As follows from Theorem 4, problem (8), (2), (9) is Fredholm. We shall now be interested in the question of the unique solvability of this problem.

Theorem 5 (uniqueness). If the polynomial in \(\tau \in \mathbb{R}^1\)

\[ \operatorname{Re} \sum_{q=0}^{s} a_q (i\tau)^q + \lambda_0 > 0, \]

then problem (8), (2), (9) has a unique solution.

Example 1. Consider the equation

\[ a_3 u''' + (-1)^m \Delta^m u = h(t,x). \]

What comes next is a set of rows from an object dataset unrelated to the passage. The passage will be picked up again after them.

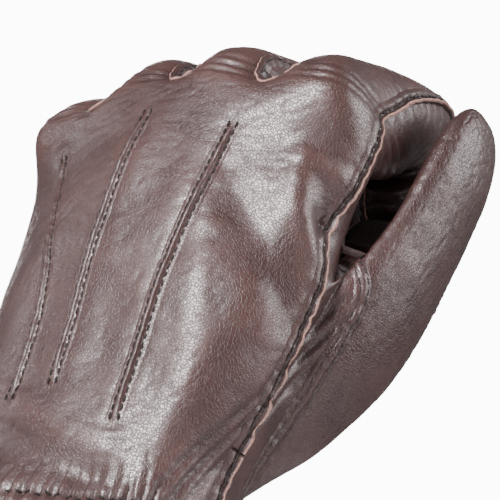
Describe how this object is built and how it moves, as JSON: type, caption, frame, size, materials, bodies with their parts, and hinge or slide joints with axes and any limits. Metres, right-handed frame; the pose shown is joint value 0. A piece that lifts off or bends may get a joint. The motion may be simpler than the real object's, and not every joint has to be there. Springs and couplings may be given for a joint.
{
  "type": "glove",
  "caption": "Left-hand leather dress glove for touchscreens, with points on the back and fourchettes, held in the shape of a closed fist.",
  "frame": {"origin": "middle of the wrist opening, in the plane of the cuff's hem", "axes": "+Z from the cuff up to the knuckles; the back of the hand faces -Y, the palm +Y, and the thumb is on the +X side"},
  "size_m": [0.1047, 0.0815, 0.181],
  "materials": {
    "leather": "satin",
    "hem": "satin",
    "lining": "matt knit",
    "thread": "waxed",
    "elastic": "matt",
    "pad": "matt, conductive"
  },
  "bodies": {
    "hand": {"back_panel": "leather", "palm_panel": "leather", "hand_lining": "lining", "cuff_hem": "hem", "wrist_elastic": "elastic", "point_index": "leather", "point_middle": "leather", "point_ring": "leather", "side_seam_thread": "thread", "wrist_gather_thread": "thread"},
    "knuckles": {"knuckle_back": "leather", "knuckle_palm": "leather", "fourchette_index_middle": "leather", "fourchette_middle_ring": "leather", "fourchette_ring_little": "leather", "knuckle_lining": "lining"},
    "index_middle": {"index_back_middle": "leather", "index_palm_middle": "leather", "index_fourchette_middle": "leather", "index_lining_middle": "lining"},
    "index_tip": {"index_back_tip": "leather", "index_palm_tip": "leather", "index_fourchette_tip": "leather", "index_lining_tip": "lining", "index_touch_pad": "pad"},
    "middle_middle": {"middle_back_middle": "leather", "middle_palm_middle": "leather", "middle_fourchette_middle": "leather", "middle_lining_middle": "lining"},
    "middle_tip": {"middle_back_tip": "leather", "middle_palm_tip": "leather", "middle_fourchette_tip": "leather", "middle_lining_tip": "lining"},
    "ring_middle": {"ring_back_middle": "leather", "ring_palm_middle": "leather", "ring_fourchette_middle": "leather", "ring_lining_middle": "lining"},
    "ring_tip": {"ring_back_tip": "leather", "ring_palm_tip": "leather", "ring_fourchette_tip": "leather", "ring_lining_tip": "lining"},
    "little_middle": {"little_back_middle": "leather", "little_palm_middle": "leather", "little_fourchette_middle": "leather", "little_lining_middle": "lining"},
    "little_tip": {"little_back_tip": "leather", "little_palm_tip": "leather", "little_fourchette_tip": "leather", "little_lining_tip": "lining"},
    "thumb": {"thumb_outer_base": "leather", "thumb_inner_base": "leather", "thumb_lining_base": "lining"},
    "thumb_tip": {"thumb_outer_tip": "leather", "thumb_inner_tip": "leather", "thumb_lining_tip": "lining", "thumb_touch_pad": "pad"}
  },
  "joints": [
    {"name": "knuckle_row", "type": "hinge", "parent": "hand", "child": "knuckles", "pos_m": [0, 0, 0.15], "axis": [1, 0, 0], "range_deg": [0, 60]},
    {"name": "index_bend", "type": "hinge", "parent": "knuckles", "child": "index_middle", "pos_m": [0.03225, 0.03551, 0.1705], "axis": [1, 0, 0], "range_deg": [0, 100]},
    {"name": "index_tip_bend", "type": "hinge", "parent": "index_middle", "child": "index_tip", "pos_m": [0.03225, 0.04406, 0.14701], "axis": [1, 0, 0], "range_deg": [0, 60]},
    {"name": "middle_bend", "type": "hinge", "parent": "knuckles", "child": "middle_middle", "pos_m": [0.01075, 0.0381, 0.172], "axis": [1, 0, 0], "range_deg": [0, 100]},
    {"name": "middle_tip_bend", "type": "hinge", "parent": "middle_middle", "child": "middle_tip", "pos_m": [0.01075, 0.04768, 0.14569], "axis": [1, 0, 0], "range_deg": [0, 60]},
    {"name": "ring_bend", "type": "hinge", "parent": "knuckles", "child": "ring_middle", "pos_m": [-0.01075, 0.03551, 0.1705], "axis": [1, 0, 0], "range_deg": [0, 100]},
    {"name": "ring_tip_bend", "type": "hinge", "parent": "ring_middle", "child": "ring_tip", "pos_m": [-0.01075, 0.0444, 0.14607], "axis": [1, 0, 0], "range_deg": [0, 60]},
    {"name": "little_bend", "type": "hinge", "parent": "knuckles", "child": "little_middle", "pos_m": [-0.03225, 0.02944, 0.167], "axis": [1, 0, 0], "range_deg": [0, 100]},
    {"name": "little_tip_bend", "type": "hinge", "parent": "little_middle", "child": "little_tip", "pos_m": [-0.03225, 0.03663, 0.14727], "axis": [1, 0, 0], "range_deg": [0, 60]},
    {"name": "thumb_swing", "type": "hinge", "parent": "hand", "child": "thumb", "pos_m": [0.0314, 0.0284, 0.07], "axis": [0, 1, 0.0056], "range_deg": [0, 20]},
    {"name": "thumb_bend", "type": "hinge", "parent": "thumb", "child": "thumb_tip", "pos_m": [0.0532, 0.028, 0.141], "axis": [0, 1, 0.0056], "range_deg": [0, 18]}
  ],
  "couplings": [
    {"joint": "index_tip_bend", "follows": "index_bend", "ratio": 0.6},
    {"joint": "middle_tip_bend", "follows": "middle_bend", "ratio": 0.6},
    {"joint": "ring_tip_bend", "follows": "ring_bend", "ratio": 0.6},
    {"joint": "little_tip_bend", "follows": "little_bend", "ratio": 0.6}
  ]
}
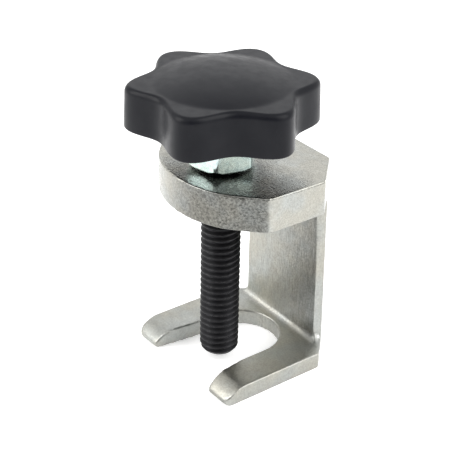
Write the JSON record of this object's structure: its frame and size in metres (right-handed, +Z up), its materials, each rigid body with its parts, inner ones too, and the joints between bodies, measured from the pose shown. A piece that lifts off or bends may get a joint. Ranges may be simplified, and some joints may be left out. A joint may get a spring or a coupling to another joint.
{
  "type": "ball joint separator",
  "caption": "Hand-driven screw separator: forged C-frame with forked foot, forcing screw through the arm, lock nut and lobed knob.",
  "frame": {"origin": "centre of the bottom of the whole object's box at rest, on the plane the foot stands on; the screw's axis is 1.5 mm in front of it", "axes": "+Z up along the screw, from the foot to the knob; -Y towards the prongs' tips, so the web is at the back, +Y; +X to the right when looking along +Y"},
  "size_m": [0.056, 0.0536, 0.096],
  "materials": {
    "plated_steel": "satin plated forging, fine wrinkled sides, ground top",
    "black_steel": "black oxide",
    "zinc_plate": "bright bluish zinc plate",
    "black_plastic": "satin moulded plastic",
    "brass": "turned"
  },
  "bodies": {
    "frame": {"frame": "plated_steel"},
    "carrier": {"knob_insert": "brass"},
    "spindle": {"spindle_screw": "black_steel", "lock_nut": "zinc_plate", "star_knob": "black_plastic"}
  },
  "joints": [
    {"name": "spindle_travel", "type": "slide", "parent": "frame", "child": "carrier", "axis": [0, 0, 1], "range_m": [-0.00051, 0.05351]},
    {"name": "spindle_turn", "type": "hinge", "parent": "carrier", "child": "spindle", "pos_m": [0, -0.00153, 0.0679], "axis": [0, 0, 1], "range_deg": [-90, 9630]}
  ],
  "couplings": [
    {"joint": "spindle_travel", "follows": "spindle_turn", "m_per_rad": 0.00031831}
  ]
}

It is required to find a solution of this equation under conditions (2) such that

\[ u(0,x) = u'(0,x) = u(T,x) = 0, \qquad \text{if } a_3=-1. \]

\[ u(0,x) = u(T,x) = u'(T,x) = 0, \qquad \text{if } a_3=1. \]

The problem has a unique solution.

Example 2. Consider the equation of even order

\[ u^{(2k)} + (-1)^{m-k}\Delta^m u = h(t,x). \]

For this equation, the problem under investigation is the Dirichlet problem (in \(t\)):

\[ u(0,x)=\cdots=u^{(k-1)}(0,x)=u(T,x)=\cdots=u^{(k-1)}(T,x)=0. \tag{10} \]

By Theorems 4 and 5, the Dirichlet problem (10) is well posed. For an analogue of the Dirichlet problem, see \((^6,^7)\).

Moscow Power Engineering Institute

Received
27 III 1968

REFERENCES

1. M. S. Agranovich, M. I. Vishik, Uspekhi Mat. Nauk, 19, no. 3, 53 (1964).
2. Yu. A. Dubinskii, Dokl. Akad. Nauk, 181, no. 5 (1968).
3. Yu. A. Dubinskii, Mat. Sb., 76 (118), no. 4, 620 (1968).
4. P. N. Slobodetskii, Uch. Zap. Leningrad State Pedagogical Institute named after A. I. Herzen, 197, 54 (1958).
5. S. L. Sobolev, Some Applications of Functional Analysis in Mathematical Physics, L., 1950.
6. A. A. Dezin, Uspekhi Mat. Nauk, 14, no. 3, 21 (1959).
7. V. P. Mikhailov, Mat. Sb., 63 (105), no. 2, 238 (1964).